When I was in university many years ago, I studied history. I didn’t learn a linear collection of facts, I learned feminist history (also known as her-story), varieties of narratives, and that history is complicated. I was happy to learn history this way and I still believe that it’s valuable and necessary. The world IS complicated. Many people have a lot to add to the commonly known facts. But I think we’ve come to a crisis about history and what is true.
In a short little essay, it’s impossible to deeply explore this idea, so this is no more than a brief consideration about a few things that struck me this week.
I like being in Israel in the springtime and I like the spiritual journey that Israel as a country and as a people takes to get to Independence Day. It’s no secret that I consider myself a Zionist. But right around Independence Day there is another commemoration day called Nakba Day. Nakba is the Arabic word for “catastrophe.” On May 15, the Palestinian population marks the catastrophe of a Jewish state being created that at the same time created a refugee crisis.
I think people today consider history to be a story that is told about the past. There are heroes and villains. It’s not a gigantic leap to suspect that each nation is the hero in its own story. Even if we accept that not all heroes are perfect and not all villains are totally evil (a common theme in today’s storytelling), we still kind of need to see a cohesive storyline about the events of the past. We find comfort in cause and effect. It’s sensible and logical. Otherwise, it’s all just chaos and nothing matters. So when we tell ourselves stories about our past, we don’t simply recite facts in chronological order. We want to be entertained.
Wikipedia says that postmodernism is “typically defined by an attitude of skepticism or distrust toward grand narratives, ideologies, and various tenets of Enlightenment rationality, including the existence of objective reality and absolute truth, as well as notions of rationality, human nature, and progress.” We are also told that this is where the idea of relativism comes from, which includes the idea that truth is relative, both yours and mine.
So we circle back to Israel. According to postmodern history, Independence Day and Nakba Day are two equally true truths. From the point of view of Israel, its narrative is that five Arab armies attacked and Israel fought a war to give birth to the state. From the Palestinian point of view, they got kicked out of their homes and a new state was created that had no place for them. Postmodern theory tells us that with these two equally true truths – and the understanding that there may be more equally true truths – here we have a full picture of history.

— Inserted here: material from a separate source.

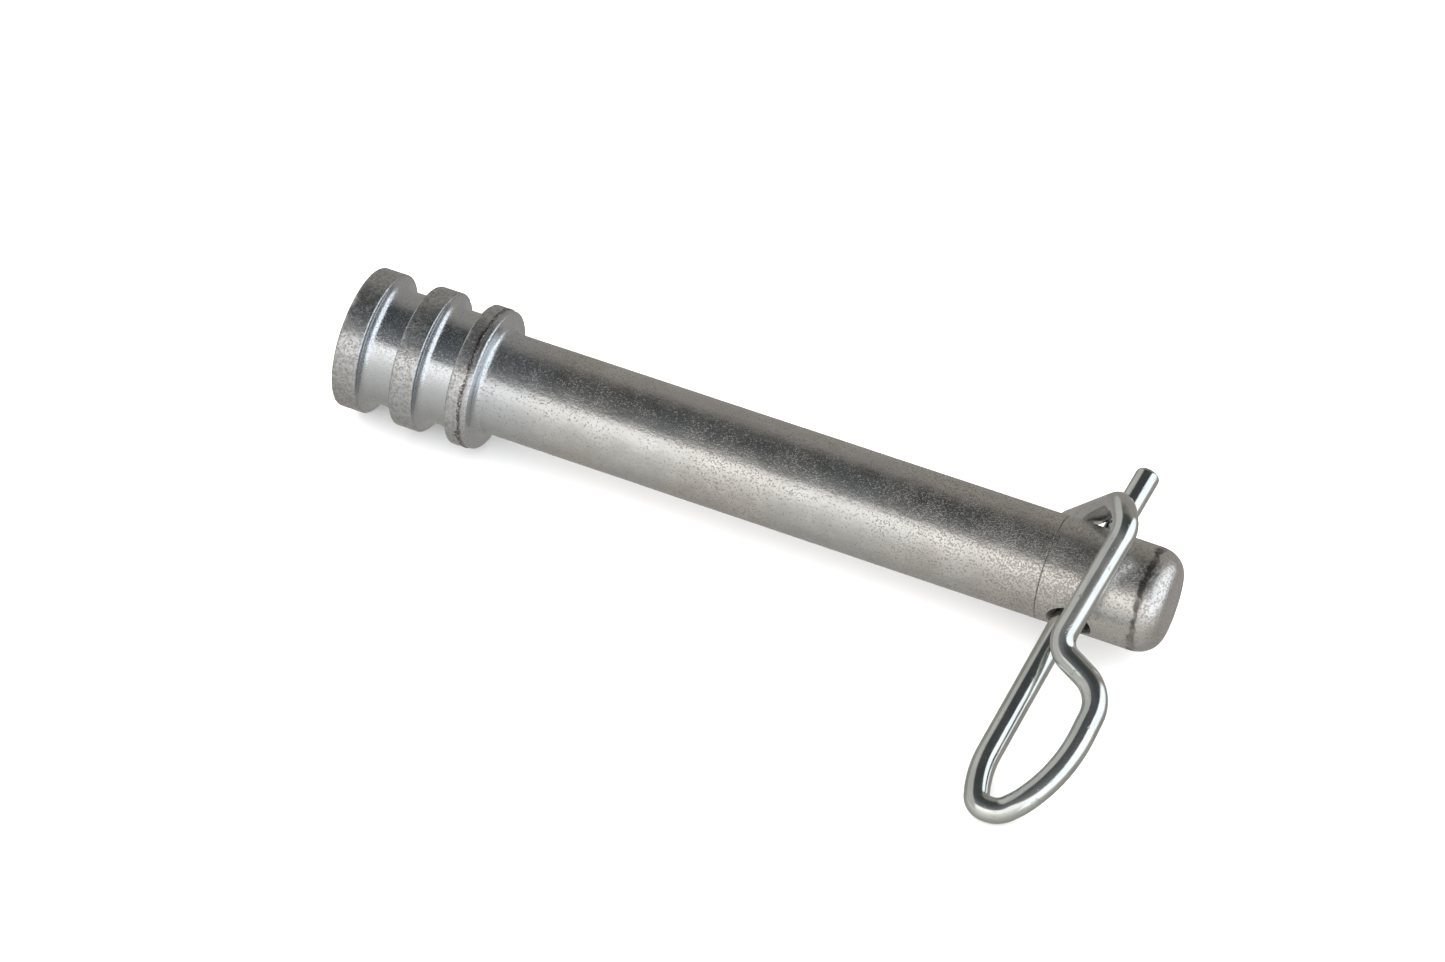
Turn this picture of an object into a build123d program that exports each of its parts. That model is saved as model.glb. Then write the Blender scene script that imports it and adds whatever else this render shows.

The problem for me is that without the idea of an objective truth – tangible evidence and a series of provable facts – to balance each narrative against, then what exactly is true about any narrative? It’s true to you and therefore it’s true to everyone? I believe there is a place for narrative, but there also has to be a place to measure that narrative against facts and evidence. Additionally, if two narratives exist in parallel, do they even have to intertwine or can they stand alone and still be true?
Pulling all these thoughts together, I’m led to a spine-chilling fear. History is a story. Our narrative is true. We are heroes in our own stories. Today, we need to tell our stories in 144 characters or less. So the one with the shortest, most compelling, most entertaining, most memorable slogans wins history? After all, the most often repeated narrative becomes the first among equally true truths. I hope that this is not what we have come to.
This short essay is not an attempt to debate the truth of the Nakba or the truth of Independence Day. There are large sections of many libraries doing that without my input. The point of this essay is to suggest that all of us have a responsibility to remember that there are many voices that add to our understanding of the past and we should rejoice in the complexity of the world, but if we allow that all truth is relative and subjective, then everything and nothing is true. Somewhere there is a middle ground where we can have all the voices and a measure of truth.